Так пала республиканская свобода, а вместе с нею и сенатский режим. Цезарианцы восторжествовали, и республиканские вожди – Брут, Кассий, Секстий Помпей и другие – были заочно осуждены. Октавиан, Антоний и Лепид составили второй триумвират, и немедленно пошли обычные проскрипции и казни. Одним из первых был осужден наш герой. Плутарх передает, что Октавиан, помня отеческое к нему отношение Цицерона, два дня бился из-за него со своими коллегами, но на третий день принужден был уступить, заполучив от Лепида голову его брата, а от Антония – его дяди.

Цицерон получил известие о готовящейся ему судьбе на своей Тускуланской даче, где он жил с некоторых пор со своим братом Квинтом, готовясь уехать в Македонию к Бруту. Немедленно они отправились в носилках в Астиру, где у Марка была приморская вилла; но по дороге спохватились, что у них недостает средств для дальнейшего путешествия, и Квинт решил вернуться за ними в Рим. Грустно расстались братья, как бы предчувствуя, что больше не встретятся: подавленные горем и отчаянием, они долго рыдали друг у друга в объятиях, пока мысль о близкой опасности не заставила их разойтись. Квинт отправился в Рим, где сразу был узнан и убит вместе со своим сыном, а Марк успел прибыть в Астиру и берегом пробраться в Цирцею, откуда ему надлежало отчалить. Но здесь начались его обычные колебания и муки: он то хочет возвращаться, то готовится отплыть и, наконец, решает вернуться и хлопотать о помиловании. Он оставляет морской берег, идет по направлению к Риму, проходит несколько миль – и поворачивает обратно к Цирцее. Измученный и усталый, проводит он здесь бессонную тревожную ночь и поутру окончательно решает отплыть. Но не успевает лодка отчалить, как он раздумывает, высаживается вновь и велит нести его в его Фурмийскую виллу. Отупев от усталости и душевных страданий, он решается здесь переночевать; однако слуги его, узнав о близости убийц, насильно усаживают его в носилки и несут опять к морскому берегу. Но было уже поздно: убийцы под начальством Папилия, которого Цицерон некогда защитил от обвинения в отцеубийстве, вломились в дом и, не нашед никого, бросаются по указаниям одного из рабов вслед за беглецом. Они настигают его недалеко от берега. Видя бесполезность дальнейших усилий, Цицерон с мужеством загнанного зверя приказывает поставить носилки на землю и, приложив по своему обыкновению руку к подбородку, высунулся из-за занавесок и посмотрел своим палачам в глаза. Пораженные его жалким лицом, его безумным взглядом, они долго не решались исполнить приговор, пока один из них, Геранний, не собрался с духом и не нанес несчастному роковой удар. Это было 7 декабря 43 года. Цицерону отсекли голову и руки и отослали в Рим, и мстительный Антоний пригвоздил их к той самой ростре, с которой оратор некогда волновал слушателей своим блестящим красноречием.

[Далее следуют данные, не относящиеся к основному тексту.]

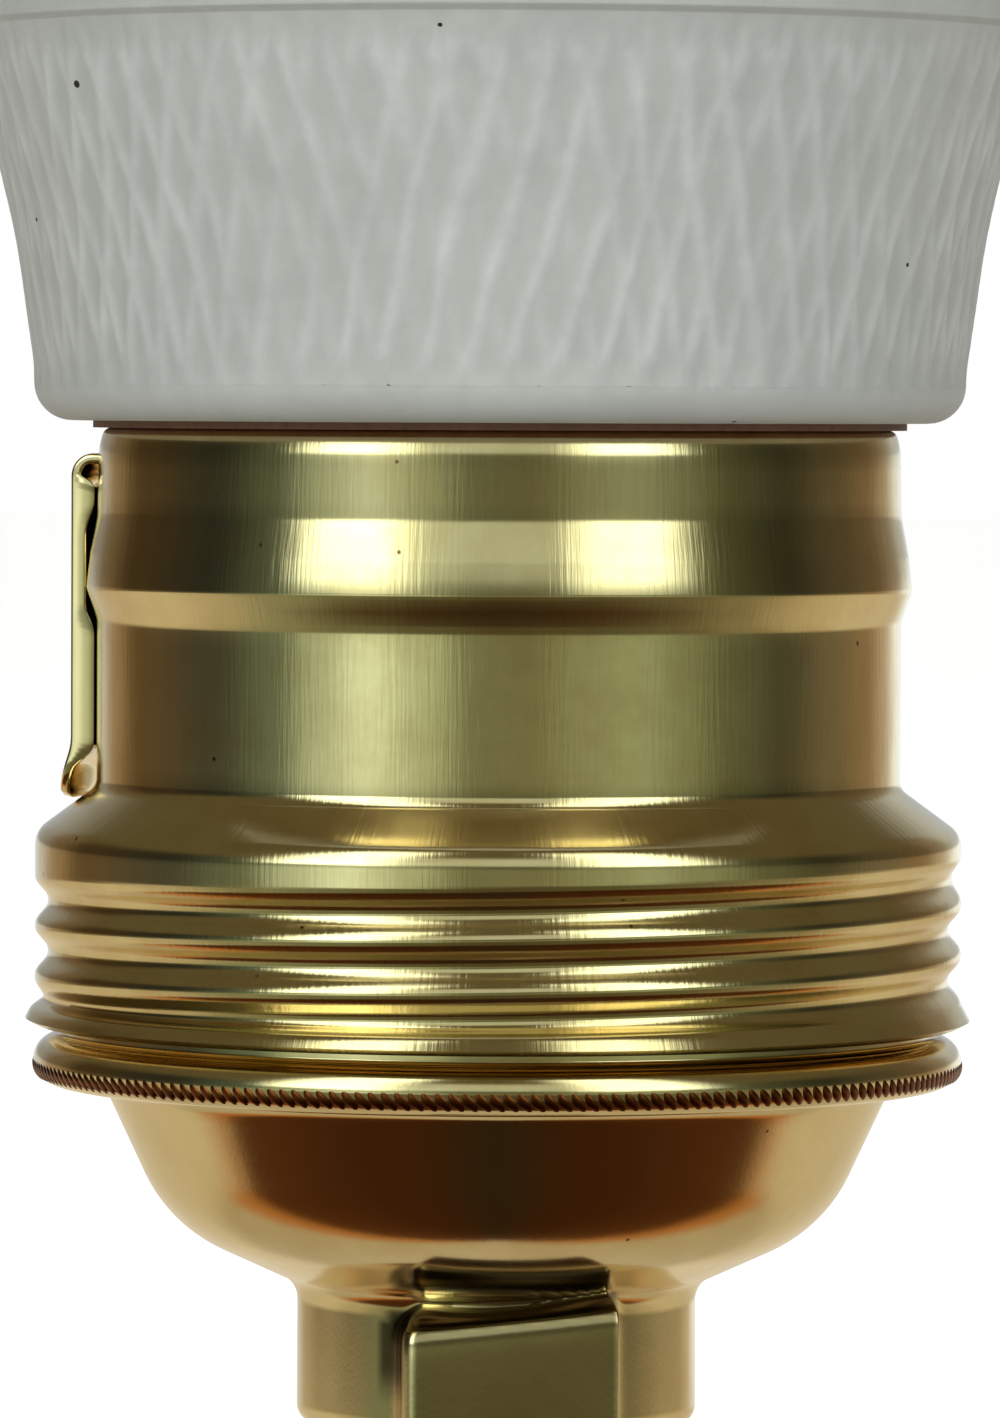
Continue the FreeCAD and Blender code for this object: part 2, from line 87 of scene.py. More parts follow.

Цицерон умер так же, как и жил: нерешительно и трусливо. Через всю его жизненную карьеру проходит красною нитью эта нерешительность, этот недостаток мужества смотреть судьбе прямо в лицо и переносить несчастия со спокойствием человека долга и силы. Отправляясь ли в изгнание или в свою провинцию, готовясь ли последовать за своим вождем или встретить смерть, – неизменно обнаруживает он шаткость в намерениях и малодушие в поступках, недостойных человека и общественного деятеля. Конечно, это был недостаток его характера, тем не менее многое, бесспорно, определялось еще и его принадлежностью к тогдашней буржуазии с ее привязанностью к собственности, с ее непостоянством в политике, с ее готовностью пожертвовать всем ради материального покоя и комфорта...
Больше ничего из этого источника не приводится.